** begin Available data **

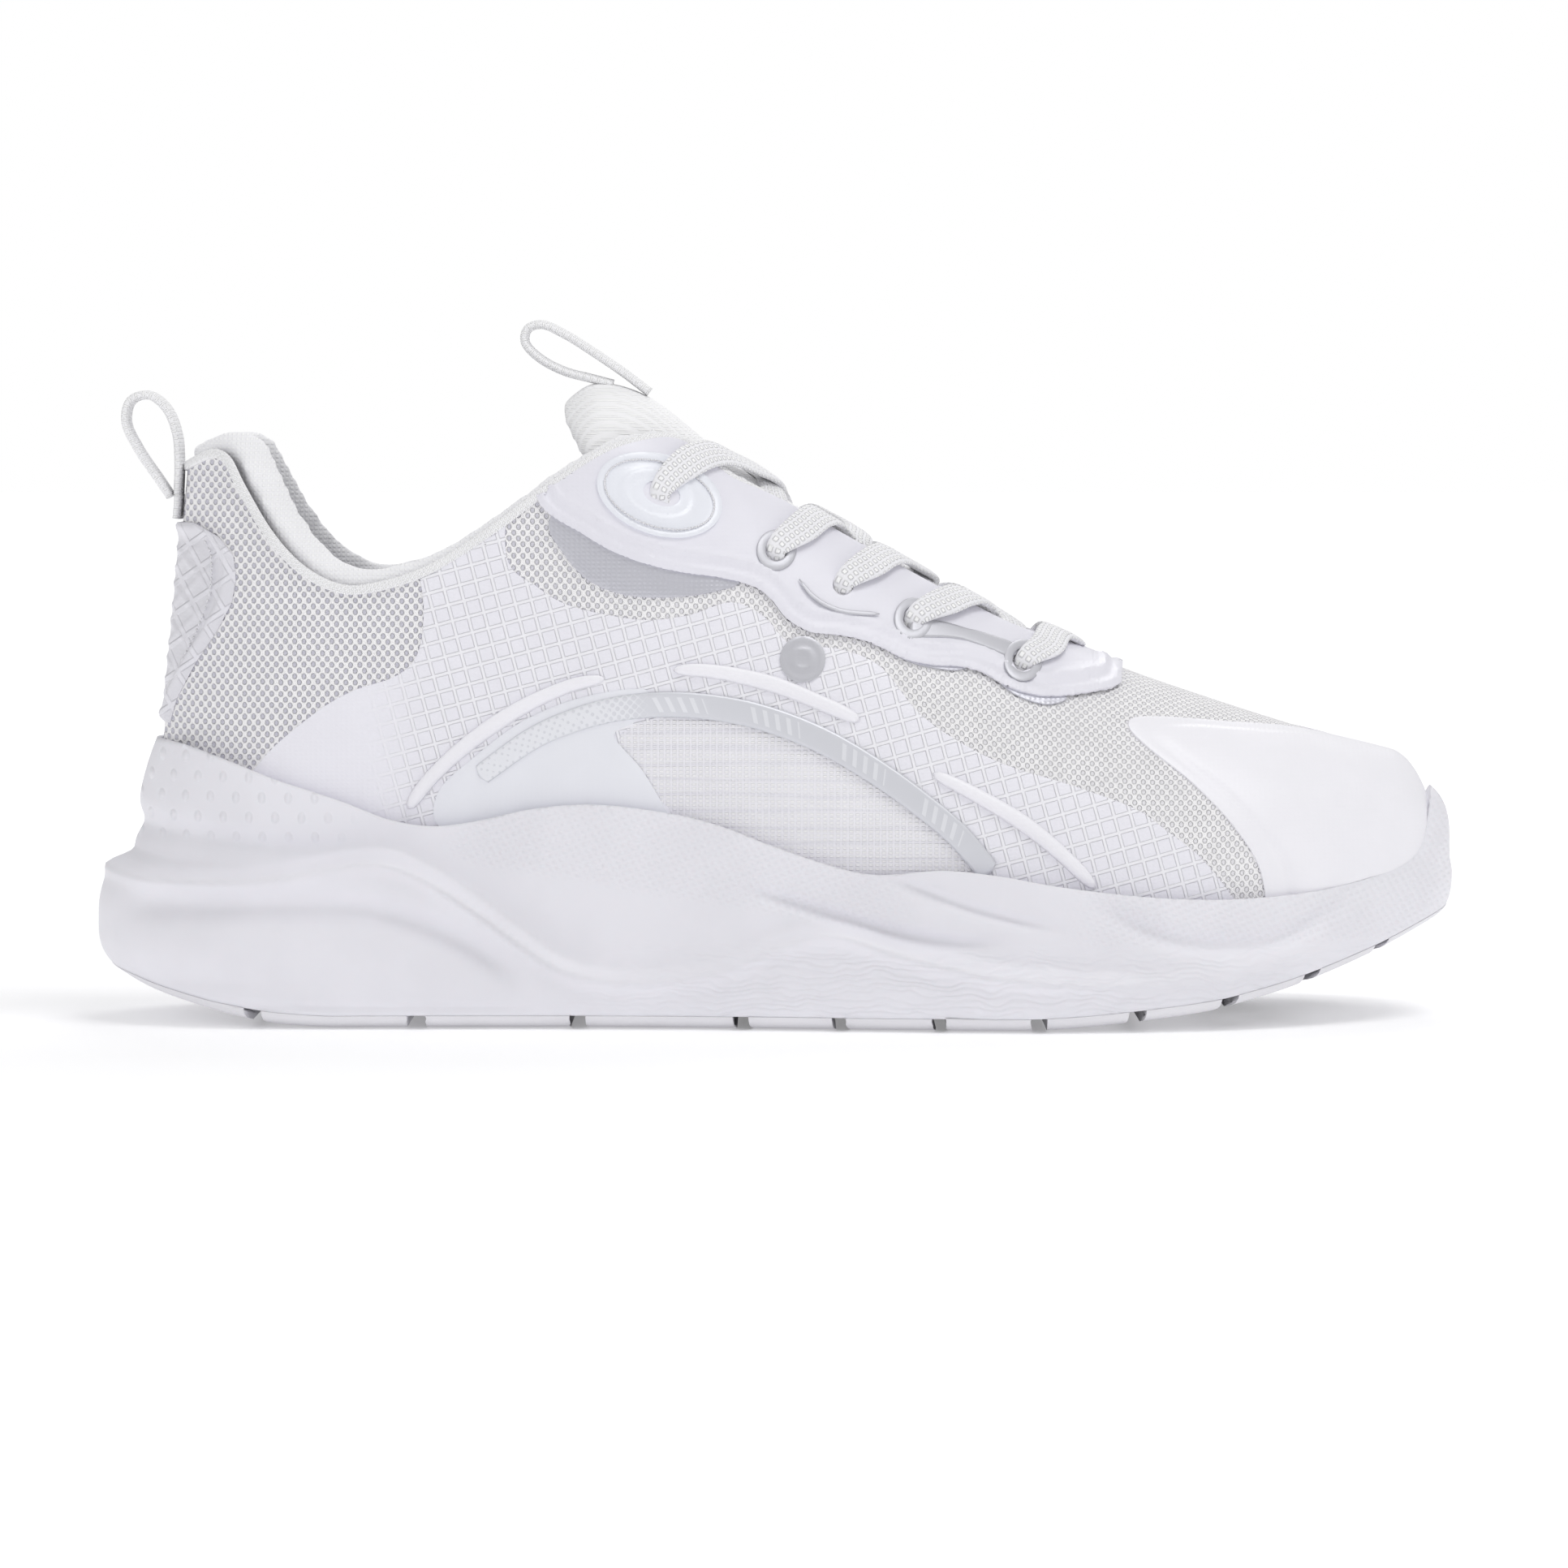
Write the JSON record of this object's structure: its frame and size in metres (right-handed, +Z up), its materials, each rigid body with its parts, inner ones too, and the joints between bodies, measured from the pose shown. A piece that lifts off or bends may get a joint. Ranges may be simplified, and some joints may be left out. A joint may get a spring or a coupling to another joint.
{
  "type": "running shoe",
  "caption": "Low-cut running shoe for the right foot: thick sculpted midsole, blocked outsole, mesh upper with overlays, flat lace and pull loops.",
  "frame": {"origin": "centre of the bounding box's footprint, on the ground that the outsole rests on", "axes": "+X from heel to toe, +Y to the inner (medial) side of the foot, +Z up"},
  "size_m": [0.298, 0.108, 0.1518],
  "materials": {
    "midsole_foam": "satin foam",
    "outsole_rubber": "matte",
    "strobel_board": "matte",
    "sockliner": "matte",
    "upper_mesh": "knitted mesh",
    "stiffener": "matte",
    "padding_foam": "open foam",
    "lining": "brushed knit",
    "collar_knit": "fine knit",
    "tongue_knit": "ribbed knit",
    "cage_film": "embossed film",
    "toe_film": "smooth film",
    "heel_patch": "moulded film",
    "stretch_knit": "ribbed stretch knit",
    "silver_film": "silver print",
    "eyestay_film": "smooth film",
    "silver_trim": "metallic film",
    "clear_patch": "translucent",
    "lace": "woven",
    "webbing": "woven"
  },
  "bodies": {
    "rearfoot": {"midsole_rear": "midsole_foam", "outsole_heel_rear": "outsole_rubber", "outsole_heel_middle": "outsole_rubber", "outsole_heel_front": "outsole_rubber", "outsole_waist_ribs": "outsole_rubber", "outsole_ball_rear": "outsole_rubber", "outsole_ball_middle": "outsole_rubber", "outsole_ball_front": "outsole_rubber", "outsole_forefoot_rear": "outsole_rubber", "strobel_board_rear": "strobel_board", "sockliner_rear": "sockliner", "upper_mesh": "upper_mesh", "heel_counter": "stiffener", "collar_foam": "padding_foam", "quarter_lining": "lining", "vamp_lining": "lining", "collar_roll": "collar_knit", "heel_tab": "heel_patch", "side_cage_lateral": "cage_film", "knit_panel_lateral": "stretch_knit", "arc_band_lateral": "silver_film", "eyestay_lateral": "eyestay_film", "underlay_lateral": "silver_trim", "dot_lateral": "silver_trim", "top_patch_lateral": "clear_patch", "eyelet_ring_1_lateral": "silver_trim", "eyelet_ring_2_lateral": "silver_trim", "eyelet_ring_4_lateral": "silver_trim", "side_cage_medial": "cage_film", "knit_panel_medial": "stretch_knit", "arc_band_medial": "silver_film", "eyestay_medial": "eyestay_film", "underlay_medial": "silver_trim", "dot_medial": "silver_trim", "top_patch_medial": "clear_patch", "eyelet_ring_1_medial": "silver_trim", "eyelet_ring_2_medial": "silver_trim", "eyelet_ring_4_medial": "silver_trim", "lace": "lace", "heel_loop_anchor": "webbing"},
    "forefoot": {"midsole_forefoot": "midsole_foam", "outsole_forefoot_front": "outsole_rubber", "outsole_toe_rear": "outsole_rubber", "outsole_toe_middle": "outsole_rubber", "outsole_toe_tip": "outsole_rubber", "strobel_board_forefoot": "strobel_board", "sockliner_forefoot": "sockliner", "upper_mesh_toe": "upper_mesh", "toe_puff": "stiffener", "toe_lining": "lining", "toe_cap": "toe_film"},
    "tongue": {"tongue_face": "tongue_knit", "tongue_foam": "padding_foam", "tongue_lining": "lining"},
    "tongue_loop": {"tongue_loop": "webbing"},
    "heel_loop": {"heel_loop": "webbing"}
  },
  "joints": [
    {"name": "forefoot_flex", "type": "hinge", "parent": "rearfoot", "child": "forefoot", "pos_m": [0.0773, 0, 0.0271], "axis": [0, -1, 0], "range_deg": [0, 25], "stiffness_Nm_per_rad": 8, "deforming": ["upper_mesh_toe", "toe_cap", "side_cage_lateral", "side_cage_medial"]},
    {"name": "tongue_hinge", "type": "hinge", "parent": "rearfoot", "child": "tongue", "pos_m": [0.06, 0, 0.076], "axis": [0, -1, 0], "range_deg": [0, 10], "stiffness_Nm_per_rad": 0.4},
    {"name": "tongue_loop_flop", "type": "hinge", "parent": "tongue", "child": "tongue_loop", "pos_m": [-0.036, 0, 0.1405], "axis": [0, 1, 0], "range_deg": [-20, 30], "stiffness_Nm_per_rad": 0.02},
    {"name": "heel_loop_flop", "type": "hinge", "parent": "rearfoot", "child": "heel_loop", "pos_m": [-0.132, 0, 0.1135], "axis": [0, 1, 0], "range_deg": [-17, 0], "stiffness_Nm_per_rad": 0.02}
  ]
}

** end Available data **

Goal: Output the data above exactly, please, line for line.

Reply:
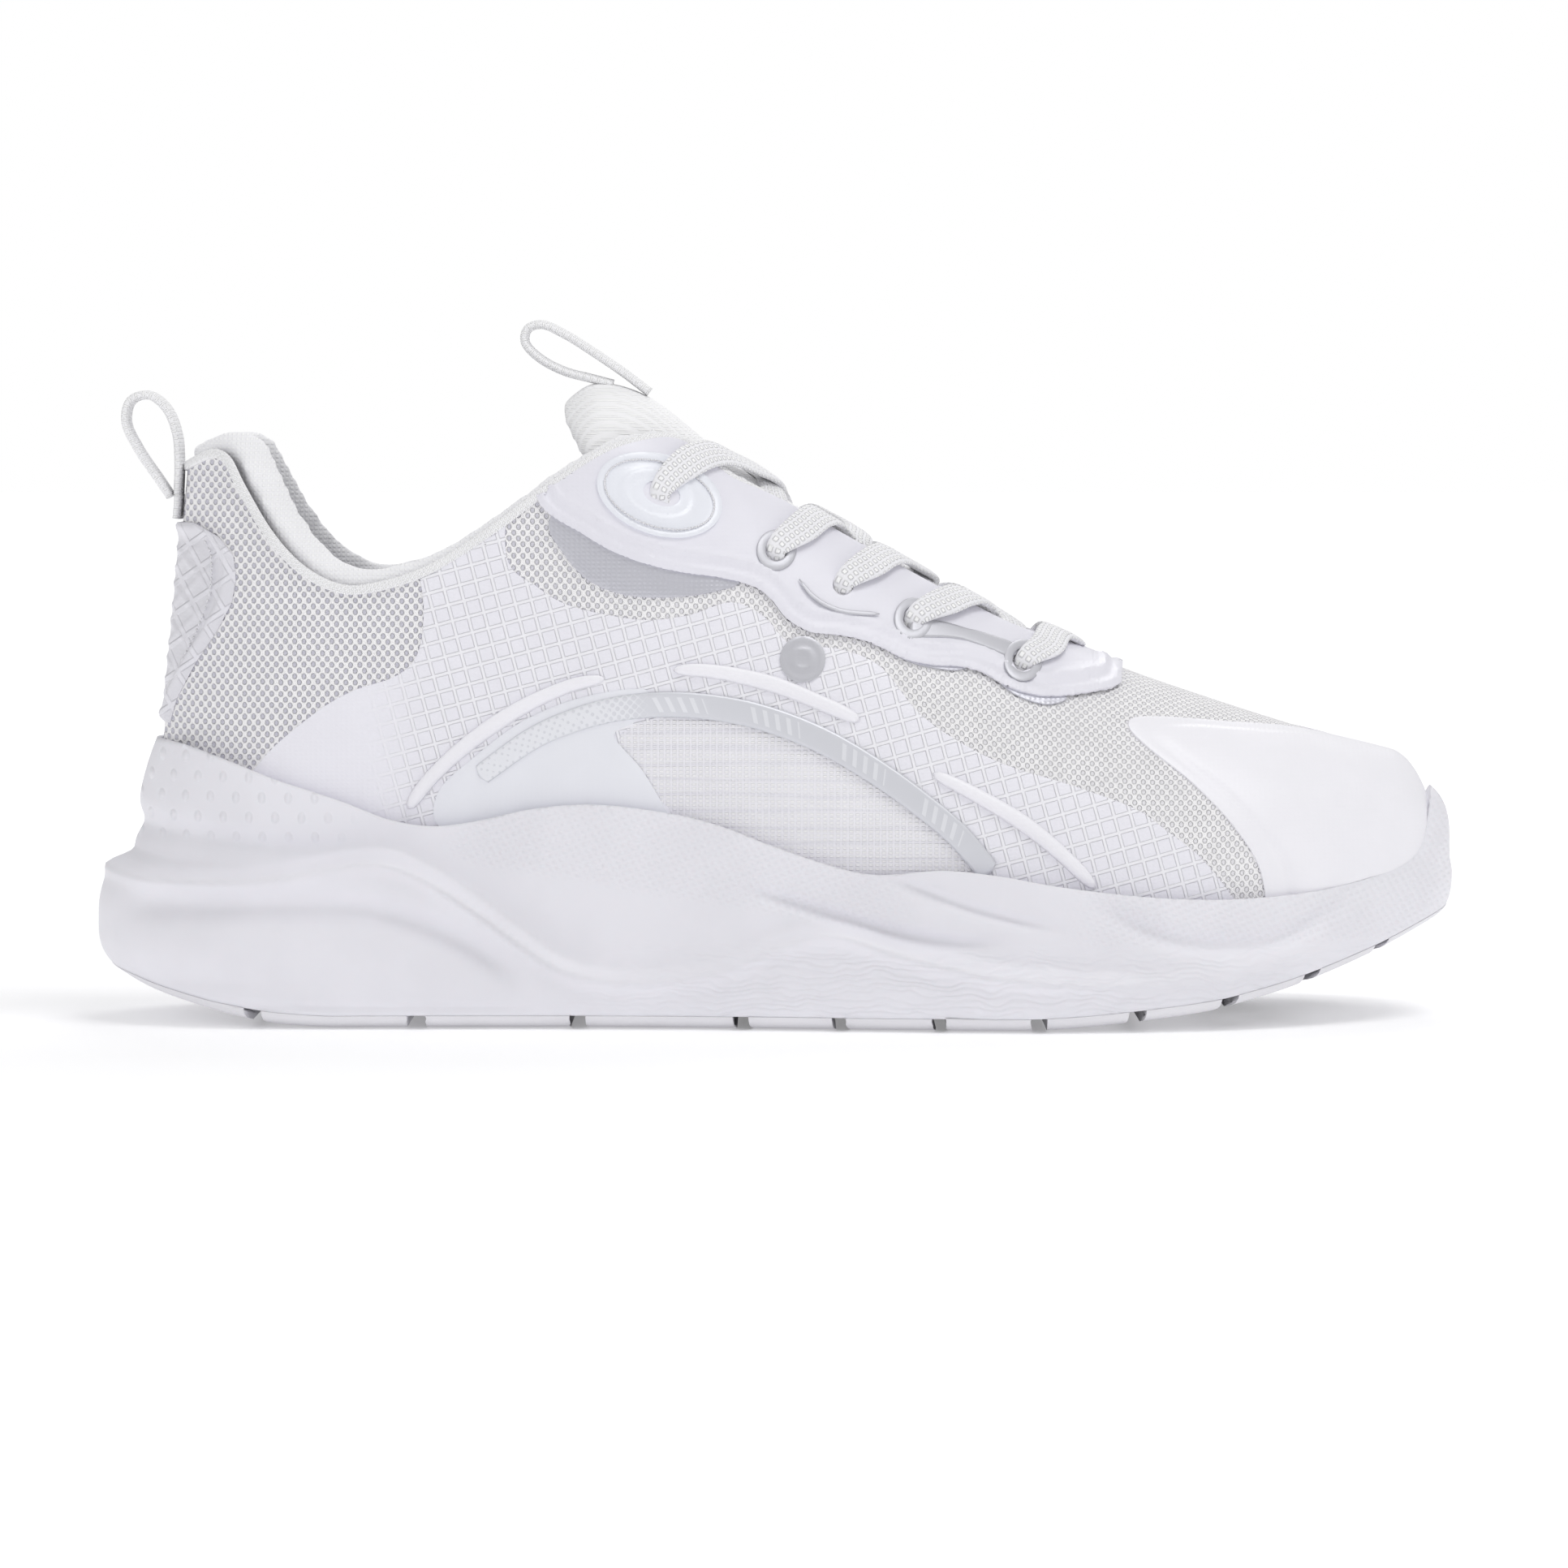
Write the JSON record of this object's structure: its frame and size in metres (right-handed, +Z up), its materials, each rigid body with its parts, inner ones too, and the joints between bodies, measured from the pose shown. A piece that lifts off or bends may get a joint. Ranges may be simplified, and some joints may be left out. A joint may get a spring or a coupling to another joint.
{
  "type": "running shoe",
  "caption": "Low-cut running shoe for the right foot: thick sculpted midsole, blocked outsole, mesh upper with overlays, flat lace and pull loops.",
  "frame": {"origin": "centre of the bounding box's footprint, on the ground that the outsole rests on", "axes": "+X from heel to toe, +Y to the inner (medial) side of the foot, +Z up"},
  "size_m": [0.298, 0.108, 0.1518],
  "materials": {
    "midsole_foam": "satin foam",
    "outsole_rubber": "matte",
    "strobel_board": "matte",
    "sockliner": "matte",
    "upper_mesh": "knitted mesh",
    "stiffener": "matte",
    "padding_foam": "open foam",
    "lining": "brushed knit",
    "collar_knit": "fine knit",
    "tongue_knit": "ribbed knit",
    "cage_film": "embossed film",
    "toe_film": "smooth film",
    "heel_patch": "moulded film",
    "stretch_knit": "ribbed stretch knit",
    "silver_film": "silver print",
    "eyestay_film": "smooth film",
    "silver_trim": "metallic film",
    "clear_patch": "translucent",
    "lace": "woven",
    "webbing": "woven"
  },
  "bodies": {
    "rearfoot": {"midsole_rear": "midsole_foam", "outsole_heel_rear": "outsole_rubber", "outsole_heel_middle": "outsole_rubber", "outsole_heel_front": "outsole_rubber", "outsole_waist_ribs": "outsole_rubber", "outsole_ball_rear": "outsole_rubber", "outsole_ball_middle": "outsole_rubber", "outsole_ball_front": "outsole_rubber", "outsole_forefoot_rear": "outsole_rubber", "strobel_board_rear": "strobel_board", "sockliner_rear": "sockliner", "upper_mesh": "upper_mesh", "heel_counter": "stiffener", "collar_foam": "padding_foam", "quarter_lining": "lining", "vamp_lining": "lining", "collar_roll": "collar_knit", "heel_tab": "heel_patch", "side_cage_lateral": "cage_film", "knit_panel_lateral": "stretch_knit", "arc_band_lateral": "silver_film", "eyestay_lateral": "eyestay_film", "underlay_lateral": "silver_trim", "dot_lateral": "silver_trim", "top_patch_lateral": "clear_patch", "eyelet_ring_1_lateral": "silver_trim", "eyelet_ring_2_lateral": "silver_trim", "eyelet_ring_4_lateral": "silver_trim", "side_cage_medial": "cage_film", "knit_panel_medial": "stretch_knit", "arc_band_medial": "silver_film", "eyestay_medial": "eyestay_film", "underlay_medial": "silver_trim", "dot_medial": "silver_trim", "top_patch_medial": "clear_patch", "eyelet_ring_1_medial": "silver_trim", "eyelet_ring_2_medial": "silver_trim", "eyelet_ring_4_medial": "silver_trim", "lace": "lace", "heel_loop_anchor": "webbing"},
    "forefoot": {"midsole_forefoot": "midsole_foam", "outsole_forefoot_front": "outsole_rubber", "outsole_toe_rear": "outsole_rubber", "outsole_toe_middle": "outsole_rubber", "outsole_toe_tip": "outsole_rubber", "strobel_board_forefoot": "strobel_board", "sockliner_forefoot": "sockliner", "upper_mesh_toe": "upper_mesh", "toe_puff": "stiffener", "toe_lining": "lining", "toe_cap": "toe_film"},
    "tongue": {"tongue_face": "tongue_knit", "tongue_foam": "padding_foam", "tongue_lining": "lining"},
    "tongue_loop": {"tongue_loop": "webbing"},
    "heel_loop": {"heel_loop": "webbing"}
  },
  "joints": [
    {"name": "forefoot_flex", "type": "hinge", "parent": "rearfoot", "child": "forefoot", "pos_m": [0.0773, 0, 0.0271], "axis": [0, -1, 0], "range_deg": [0, 25], "stiffness_Nm_per_rad": 8, "deforming": ["upper_mesh_toe", "toe_cap", "side_cage_lateral", "side_cage_medial"]},
    {"name": "tongue_hinge", "type": "hinge", "parent": "rearfoot", "child": "tongue", "pos_m": [0.06, 0, 0.076], "axis": [0, -1, 0], "range_deg": [0, 10], "stiffness_Nm_per_rad": 0.4},
    {"name": "tongue_loop_flop", "type": "hinge", "parent": "tongue", "child": "tongue_loop", "pos_m": [-0.036, 0, 0.1405], "axis": [0, 1, 0], "range_deg": [-20, 30], "stiffness_Nm_per_rad": 0.02},
    {"name": "heel_loop_flop", "type": "hinge", "parent": "rearfoot", "child": "heel_loop", "pos_m": [-0.132, 0, 0.1135], "axis": [0, 1, 0], "range_deg": [-17, 0], "stiffness_Nm_per_rad": 0.02}
  ]
}